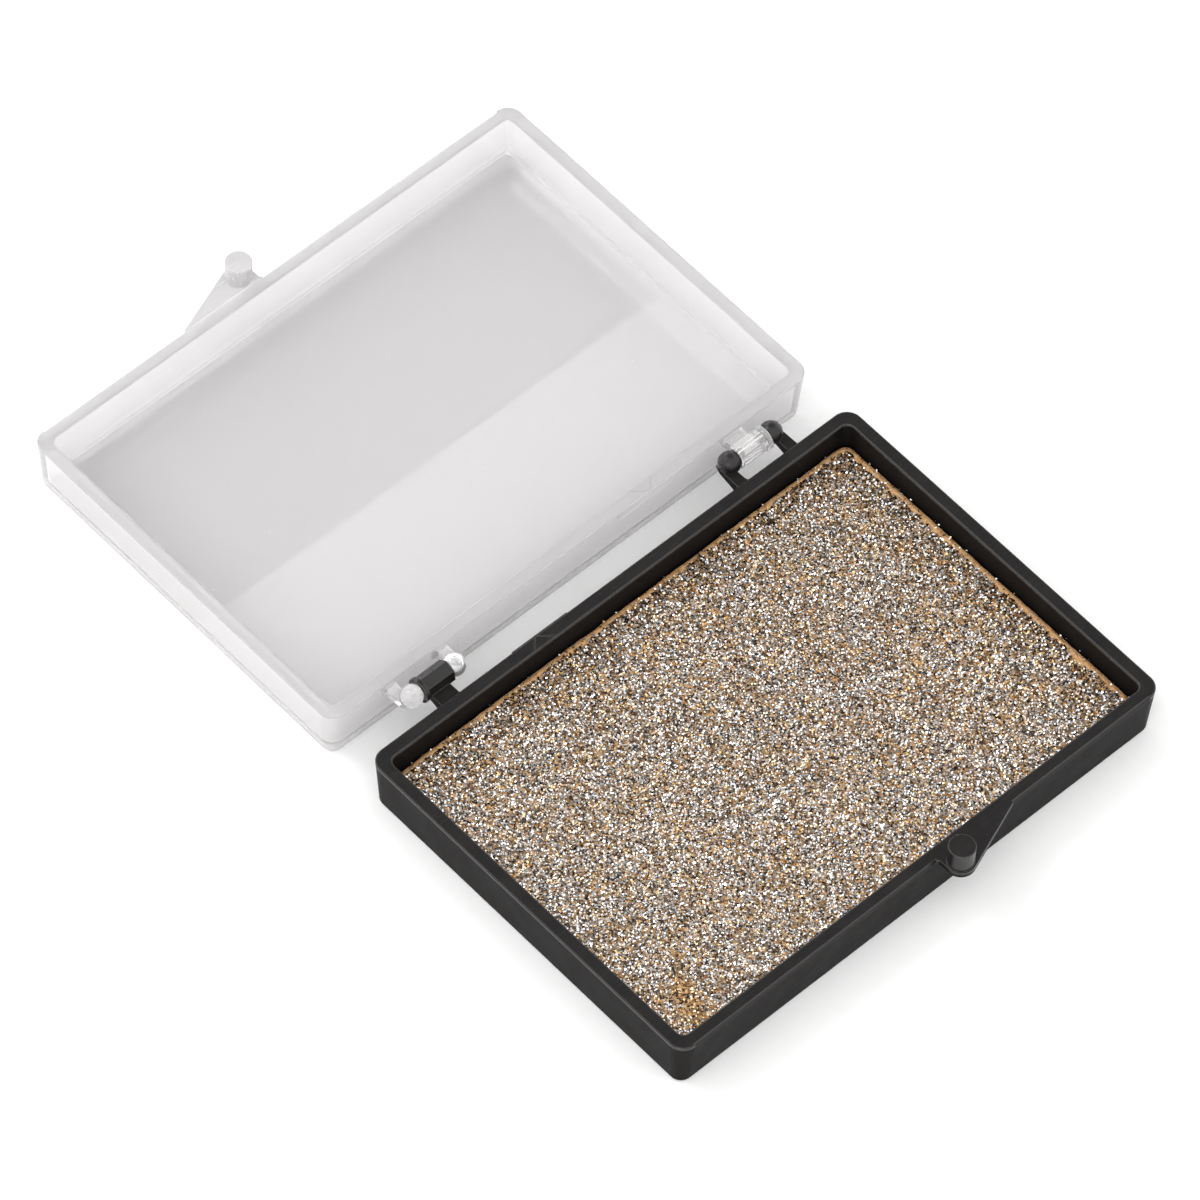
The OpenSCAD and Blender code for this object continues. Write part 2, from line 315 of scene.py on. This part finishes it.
def foam_pad():
    lo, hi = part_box("pad_foam")
    across = int(round((hi.x - lo.x) / FOAM_STEP))
    deep = int(round((hi.y - lo.y) / FOAM_STEP))
    centre = (lo + hi) / 2
    half_x, half_y = (hi.x - lo.x) / 2, (hi.y - lo.y) / 2

    def outline(u, v, inset):
        """Point of the pad's grid for u and v from -1 to 1, with a slightly wavy cut edge."""
        x, y = round_corner(u * half_x, v * half_y, half_x, half_y, FOAM_CORNER)
        edge = max(abs(u), abs(v))
        wave = 0.10 * MM * lump(x, y, 2.2 * MM, 5.5) + 0.07 * MM * lump(x, y, 0.9 * MM, 1.5)
        pull = (inset + wave) * max(0.0, edge * 12 - 11)
        return (centre.x + x - math.copysign(pull * abs(u) ** 6, u),
                centre.y + y - math.copysign(pull * abs(v) ** 6, v))

    points, faces, index = [], [], {}
    for j in range(deep + 1):
        for i in range(across + 1):
            u, v = 2 * i / across - 1, 2 * j / deep - 1
            x, y = outline(u, v, EDGE_IN)
            edge = min((1 - abs(u)) * half_x, (1 - abs(v)) * half_y)
            drop = EDGE_DROP * max(0.0, 1 - edge / EDGE_WIDTH) ** 2
            index[i, j] = len(points)
            points.append((x, y, foam_height(x, y, hi.z) - drop))
    for j in range(deep):
        for i in range(across):
            faces.append((index[i, j], index[i + 1, j], index[i + 1, j + 1], index[i, j + 1]))
    border = grid_border(across, deep)
    last = [index[k] for k in border]
    for depth in SIDE_RINGS:
        ring = []
        for i, j in border:
            x, y = outline(2 * i / across - 1, 2 * j / deep - 1, 0.0)
            x += 0.05 * MM * lump(y, depth, 0.8 * MM, 2.0)
            y += 0.05 * MM * lump(x, depth, 0.8 * MM, 6.0)
            ring.append(len(points))
            points.append((x, y, hi.z - SIDE_TOP + (lo.z - hi.z + SIDE_TOP) * depth))
        for k in range(len(border)):
            n = (k + 1) % len(border)
            faces.append((last[n], last[k], ring[k], ring[n]))
        last = ring
    faces.append(tuple(last))
    return new_mesh("foam_pad", points, faces)


# ---------------------------------------------------------------- glitter flakes

SILVER = (0.95, 0.97, 1.0)
PEARL = (1.0, 0.97, 0.92)
BRONZE = (0.72, 0.40, 0.15)
TAN = (0.95, 0.68, 0.38)
# Near-black brown for flakes that paint the shadow in the gaps between flakes and under the silver.
SHADOW_BROWN = (0.055, 0.033, 0.018)
ROW_GAP = 0.866                       # between staggered rows, as a share of the step along a row
JITTER = 0.22                         # how far flakes leave the even grid, as a share of the step
FLATTEST = 4                          # smallest tilt of a flake, in degrees
CORNERS = 4                           # of a flake


def glitter_flakes():
    """Thousands of tilted flakes in one mesh: a dull brown layer close to the foam, much of it near-black as
    painted shade under the silver, and silver over it.
    """
    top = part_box("glitter_layer")[1].z
    lo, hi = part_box("pad_foam")
    rng = np.random.default_rng(20)
    points, tones, faces = [], [], []

    def scatter(step, small, large, lowest, highest, steepest, colour_of):
        """One layer of flakes with radii from small to large, at heights over the foam's face."""
        across = int((hi.x - lo.x) / step)
        deep = int((hi.y - lo.y) / (step * ROW_GAP))
        for j in range(deep + 1):
            for i in range(across + 1):
                x = lo.x + (i + 0.5 * (j % 2)) * step + rng.normal(0, JITTER * step)
                y = lo.y + j * step * ROW_GAP + rng.normal(0, JITTER * step)
                size, turn, tilt, lean, lift, pick, keep, light = rng.random(8)
                spread = rng.random(CORNERS)
                tone = colour_of(x, y, lo, hi, pick, light, keep)
                if tone is None:
                    continue
                radius = small + (large - small) * size
                slope = math.radians(FLATTEST + steepest * tilt ** 1.2)
                normal = Vector((math.sin(slope) * math.cos(lean * math.tau),
                                 math.sin(slope) * math.sin(lean * math.tau), math.cos(slope)))
                side = normal.orthogonal().normalized()
                up = normal.cross(side)
                z = hi.z + lowest + (highest - lowest) * lift + 0.07 * MM * swell(x, y)
                faces.append(tuple(range(len(points), len(points) + CORNERS)))
                for k in range(CORNERS):
                    a = (turn + k / CORNERS + 0.10 * spread[k]) * math.tau
                    r = radius * (0.80 + 0.50 * spread[k])
                    p = Vector((x, y, z)) + side * (r * math.cos(a)) + up * (r * math.sin(a))
                    points.append((min(max(p.x, lo.x), hi.x), min(max(p.y, lo.y), hi.y), min(p.z, top)))
                    tones.append(tone)

    scatter(step=0.46 * MM, small=0.20 * MM, large=0.32 * MM, lowest=0.02 * MM, highest=0.10 * MM,
            steepest=18, colour_of=under_tone)
    scatter(step=0.345 * MM, small=0.12 * MM, large=0.215 * MM, lowest=0.14 * MM, highest=0.34 * MM,
            steepest=30, colour_of=over_tone)
    made = new_mesh("glitter_flakes", points, faces, shade_smooth=False)
    attribute = made.data.color_attributes.new("tone", "FLOAT_COLOR", "POINT")
    attribute.data.foreach_set("color", np.array(tones, np.float32).ravel())
    return made


def worn(x, y, lo):
    """1 in the worn patch near the latch-side left corner, falling to 0 around it."""
    dx, dy = (x - lo.x) / MM - 5.5, (y - lo.y) / MM - 4.5
    along, aside = dx * 0.35 + dy * 0.94, dx * 0.94 - dy * 0.35
    return math.exp(-(along / 5.5) ** 2 - (aside / 2.4) ** 2)


def bare(x, y, lo, hi):
    """True on the ragged strips of bare foam along the hinge side and the right side."""
    ragged = 0.35 * MM * lump(x, y, 1.3 * MM, 4.4) + 0.30 * MM * lump(x, y, 0.5 * MM, 2.4)
    return hi.y - y < 1.00 * MM + ragged or hi.x - x < 1.20 * MM + ragged * 1.4


def dullness(x, y, lo, hi):
    """How brown the glitter is: most near the hinge side, the right side and the corner between them."""
    near = 0.36 * math.exp(-(hi.y - y) / (2.4 * MM)) + 0.22 * math.exp(-(hi.x - x) / (2.0 * MM))
    corner = 0.16 * math.exp(-((hi.x - x) ** 2 + (hi.y - y) ** 2) / (7 * MM) ** 2)
    return min(1.0, near + corner)


def scaled(colour, level):
    return tuple(min(1.0, c * level) for c in colour) + (1.0,)


def under_tone(x, y, lo, hi, pick, light, keep):
    """Colour of a flake close to the foam: near-black brown as painted shade, bronze or tan, or none on bare
    foam.
    """
    if bare(x, y, lo, hi) or keep > 1.0 - 0.25 * worn(x, y, lo):
        return None
    # The near-black flakes here are painted shade under the silver.
    if pick < 0.45 + 0.2 * dullness(x, y, lo, hi):
        colour, level = SHADOW_BROWN, 0.2 + 1.2 * light
    elif pick < 0.80:
        colour, level = BRONZE, 0.40 + 0.80 * light
    else:
        colour, level = TAN, 0.45 + 0.6 * light
    return scaled(colour, level)


def over_tone(x, y, lo, hi, pick, light, keep):
    """Colour of a flake on top: mostly silver, whose wide spread of brightness is painted glint, some
    bronze, some near-black as painted shadow, or none.
    """
    if bare(x, y, lo, hi) and keep > 0.10:
        return None
    density = 0.97 + 0.34 * lump(x, y, 1.5 * MM, 1.2) + 0.20 * lump(x, y, 6 * MM, 9.2)
    if keep > density - 0.45 * worn(x, y, lo) - 0.30 * dullness(x, y, lo, hi):
        return None
    rust = 0.17 + 0.25 * lump(x, y, 3.5 * MM, 6.6) + 0.25 * lump(x, y, 1.2 * MM, 2.6) + 0.50 * worn(x, y, lo)
    # The near-black flakes here are painted shadow in the gaps between flakes.
    if pick < 0.13 + 0.25 * dullness(x, y, lo, hi) + 0.15 * worn(x, y, lo):
        colour, level = SHADOW_BROWN, 0.6 + 1.2 * light
    elif pick > 1 - rust:
        colour, level = (BRONZE if light < 0.5 else TAN), 0.60 + 0.65 * light
    else:
        # The wide spread in silver and pearl brightness is painted glint, for how each flake catches the
        # light, besides their real tilts.
        colour, level = (SILVER if pick < 0.50 else PEARL), 0.12 + 3.0 * light ** 1.5
    return scaled(colour, level)


# ---------------------------------------------------------------- label

LABEL_CORNER = 1.0 * MM
LABEL_TURN = math.radians(-0.35)
LABEL_LAYERS = (-0.045 * MM, -0.17 * MM)    # top and underside, from the top of the label's room


def label_sheet():
    """Paper label under the lid's plate, very slightly turned and wavy, with rounded corners."""
    lo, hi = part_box("lid_label")
    centre = (lo + hi) / 2
    half_x, half_y = (hi.x - lo.x) / 2 - 0.1 * MM, (hi.y - lo.y) / 2
    across, deep = 90, 34
    row = across + 1
    under = row * (deep + 1)          # index of the underside's first point
    points, faces = [], []
    for lift in LABEL_LAYERS:
        for j in range(deep + 1):
            for i in range(across + 1):
                x, y = (2 * i / across - 1) * half_x, (2 * j / deep - 1) * half_y
                x, y = round_corner(x, y, half_x, half_y, LABEL_CORNER)
                wave = 0.010 * MM * lump(x, y, 14 * MM, 7.7)
                points.append((centre.x + x * math.cos(LABEL_TURN) - y * math.sin(LABEL_TURN),
                               centre.y + x * math.sin(LABEL_TURN) + y * math.cos(LABEL_TURN),
                               hi.z + lift + wave))
    for j in range(deep):
        for i in range(across):
            a = j * row + i
            b = a + under
            faces.append((a, a + 1, a + row + 1, a + row))
            faces.append((b, b + row, b + row + 1, b + 1))
    border = [i + j * row for i, j in grid_border(across, deep)]
    for k, a in enumerate(border):
        b = border[(k + 1) % len(border)]
        faces.append((b, a, under + a, under + b))
    return new_mesh("label_sheet", points, faces, shade_smooth=False)


# ---------------------------------------------------------------- build

looks = {"base_tray": black_plastic(), "lid": clear_plastic(), "pad_adhesive": adhesive_sheet()}
for name, material in looks.items():
    dress(nodes[name], material)
    smooth(nodes[name])

foam = foam_pad()
dress(foam, orange_foam())
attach(foam, "base")
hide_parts("pad_foam")

flakes = glitter_flakes()
dress(flakes, glitter())
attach(flakes, "base")
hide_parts("glitter_layer")

label = label_sheet()
dress(label, label_paper())
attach(label, "lid_body")
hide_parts("lid_label")


# ---------------------------------------------------------------- stage, lights and camera

def stage():
    floor = new_mesh("floor", [(-3, -3, 0), (3, -3, 0), (3, 3, 0), (-3, 3, 0)], [(0, 1, 2, 3)])
    floor.location.z = -0.02 * MM
    dress(floor, floor_paper())


CASE_MIDDLE = Vector((0, 0.036, 0))   # of the open case


def soft_light(name, azimuth, elevation, distance, size, power):
    """A square soft light that looks at the object. Azimuth 0 is in front, 90 on the +X side."""
    a, e = math.radians(azimuth), math.radians(elevation)
    away = Vector((math.sin(a) * math.cos(e), -math.cos(a) * math.cos(e), math.sin(e)))
    lamp = bpy.data.lights.new(name, "AREA")
    lamp.shape = "SQUARE"
    lamp.size = size
    lamp.energy = power
    made = bpy.data.objects.new(name, lamp)
    made.location = CASE_MIDDLE + away * distance
    made.rotation_mode = "QUATERNION"
    made.rotation_quaternion = away.to_track_quat("Z", "Y")
    bpy.context.scene.collection.objects.link(made)


DARK_SIDE = (0.398, 0.402, 0.825)     # where the surroundings are darkest


def lights():
    """White surroundings with one darker side, which the flat black tops and level flakes mirror."""
    world = bpy.data.worlds.new("studio")
    world.use_nodes = True
    tree = world.node_tree
    background = tree.nodes["Background"]
    background.inputs["Color"].default_value = (1.0, 0.995, 0.99, 1)
    towards = tree.nodes.new("ShaderNodeVectorMath")
    towards.operation = "DOT_PRODUCT"
    towards.inputs[1].default_value = DARK_SIDE
    tree.links.new(tree.nodes.new("ShaderNodeTexCoord").outputs["Generated"], towards.inputs[0])
    strength = tree.nodes.new("ShaderNodeMapRange")
    strength.interpolation_type = "SMOOTHSTEP"
    for key, value in {"From Min": 0.78, "From Max": 0.96, "To Min": 1.50, "To Max": 0.42}.items():
        strength.inputs[key].default_value = value
    tree.links.new(towards.outputs["Value"], strength.inputs["Value"])
    tree.links.new(strength.outputs[0], background.inputs["Strength"])
    bpy.context.scene.world = world
    soft_light("key", azimuth=209, elevation=52, distance=1.0, size=0.28, power=1.8)
    soft_light("side", azimuth=300, elevation=35, distance=1.1, size=0.40, power=1.2)
    soft_light("back", azimuth=165, elevation=30, distance=1.2, size=0.40, power=1.2)


def camera():
    """The camera looks at the middle of the open case, from the front left and above."""
    azimuth, elevation, roll = math.radians(-44.763), math.radians(55.56), math.radians(2.917)
    target = Vector((0.001156, 0.037083, 0))
    distance = 1.48487
    away = Vector((math.cos(elevation) * math.sin(azimuth), -math.cos(elevation) * math.cos(azimuth),
                   math.sin(elevation)))
    right = (-away).cross(Vector((0, 0, 1))).normalized()
    up = right.cross(-away)
    side = right * math.cos(roll) + up * math.sin(roll)
    top = up * math.cos(roll) - right * math.sin(roll)
    lens = bpy.data.cameras.new("camera")
    lens.sensor_width = 36
    lens.lens = 300
    lens.clip_start, lens.clip_end = 0.01, 20
    made = bpy.data.objects.new("camera", lens)
    turned = Matrix((side, top, away)).transposed().to_4x4()
    made.matrix_world = Matrix.Translation(target + away * distance) @ turned
    bpy.context.scene.collection.objects.link(made)
    bpy.context.scene.camera = made


stage()
lights()
camera()
bpy.context.scene.view_settings.view_transform = "Standard"
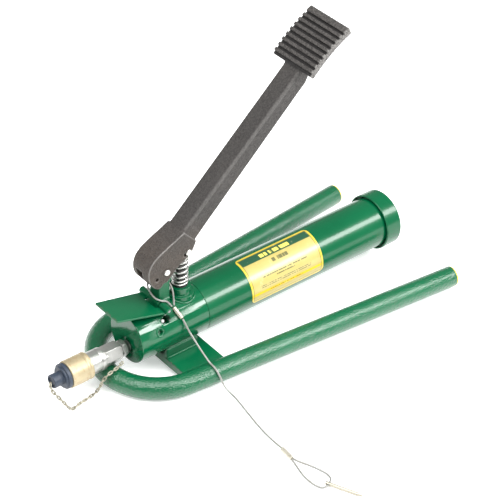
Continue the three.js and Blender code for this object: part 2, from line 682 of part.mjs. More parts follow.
function releaseRod() {
  const profile = [
    [60, 0], [60, 3], [99.5, 3], [99.5, 5.5], [101.3, 5.5], [101.3, 3], [103.3, 3], [104.5, 2], [105, 0],
  ];
  return turnedZ(profile, RELEASE_ROD_X, 0, 16);
}

function buildRelease(group) {
  add(group, 'release_pedal', releasePedal(), greenPaint);
  add(group, 'release_hinge_pin', barY(-31.5, 31.5, HINGE_X, HINGE_Z, 2.2, 16), plainSteel);
  add(group, 'release_rod', releaseRod(), plainSteel);
  const spring = coil(4.8, 0.5, 84.3, 99.2, 5, 8, 4);
  add(group, 'release_spring', spring.translate(RELEASE_ROD_X, 0, 0), plainSteel);
}

// ---- outlet coupler -----------------------------------------------------------------------
function outletAdapter() {
  const shank = [[-26, 4], [-26, 9], [-9, 9], [-9, 6.9], [14, 6.9], [14, 4]];
  const bore = barX(-30, 20, 0, PORT_Z, 4, 16);
  return joinAndCut([turnedX(shank, 0, PORT_Z, 24, true), hexagonX(-13.5, -4.5, PORT_Z, 22.2)], [bore]);
}

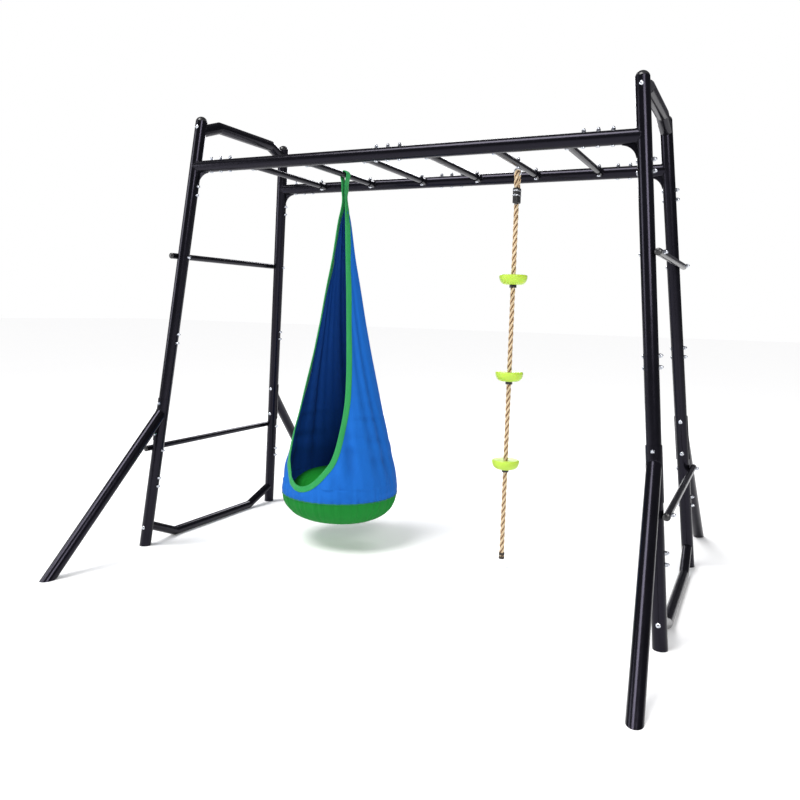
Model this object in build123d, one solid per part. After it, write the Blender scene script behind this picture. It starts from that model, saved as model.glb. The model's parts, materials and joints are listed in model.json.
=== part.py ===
from build123d import *
import os
from math import cos, radians, sin, sqrt

# Monkey bars with a pod swing and a climbing rope, in millimetres.
# X runs along the bars, Y from front to back, Z up. The origin lies on the ground at the centre of the feet.

# ---- frame: driving dimensions -------------------------------------------------------------------
tube_d = 50.0            # posts, beams, braces and top bars
tube_wall = 1.5
neck_gap = 0.3           # radial play between a swaged neck and its socket
beam_z = 1685.0          # height of the beam axes
half_length = 945.0      # beam-height distance from the centre to each end frame
half_width = 330.0       # beam-height distance from the centre to each beam
lean_x = 0.103           # outward run of each end frame per unit of drop
lean_y = 0.089           # outward run of each post per unit of drop, front and back
cap_z = 1880.0           # top of the post tubes, under their dome caps
cap_rise = 20.0
post_seams = (1543.0, 899.0, 255.0)
post_neck = 95.0
post_bolt_offsets = (22.0, 60.0)      # above a post seam
beam_seams = (-745.0, 55.0, 855.0)
beam_neck = 130.0
beam_bolt_offsets = (12.0, 62.0, 112.0)  # to the left of a beam seam
gusset_leg = 48.0
gusset_thickness = 4.0

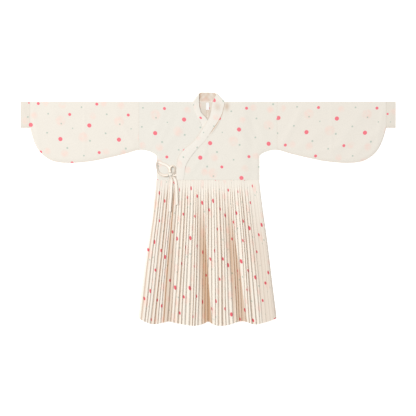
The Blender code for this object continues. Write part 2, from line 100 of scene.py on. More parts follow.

**Aim of the task**
Starting at the line that contains "Model this object", set down every line up to and including the line that contains "# X runs along", exactly as given, and no other line.

**Task response**
Model this object in build123d, one solid per part. After it, write the Blender scene script behind this picture. It starts from that model, saved as model.glb. The model's parts, materials and joints are listed in model.json.
=== part.py ===
from build123d import *
import os
from math import cos, radians, sin, sqrt

# Monkey bars with a pod swing and a climbing rope, in millimetres.
# X runs along the bars, Y from front to back, Z up. The origin lies on the ground at the centre of the feet.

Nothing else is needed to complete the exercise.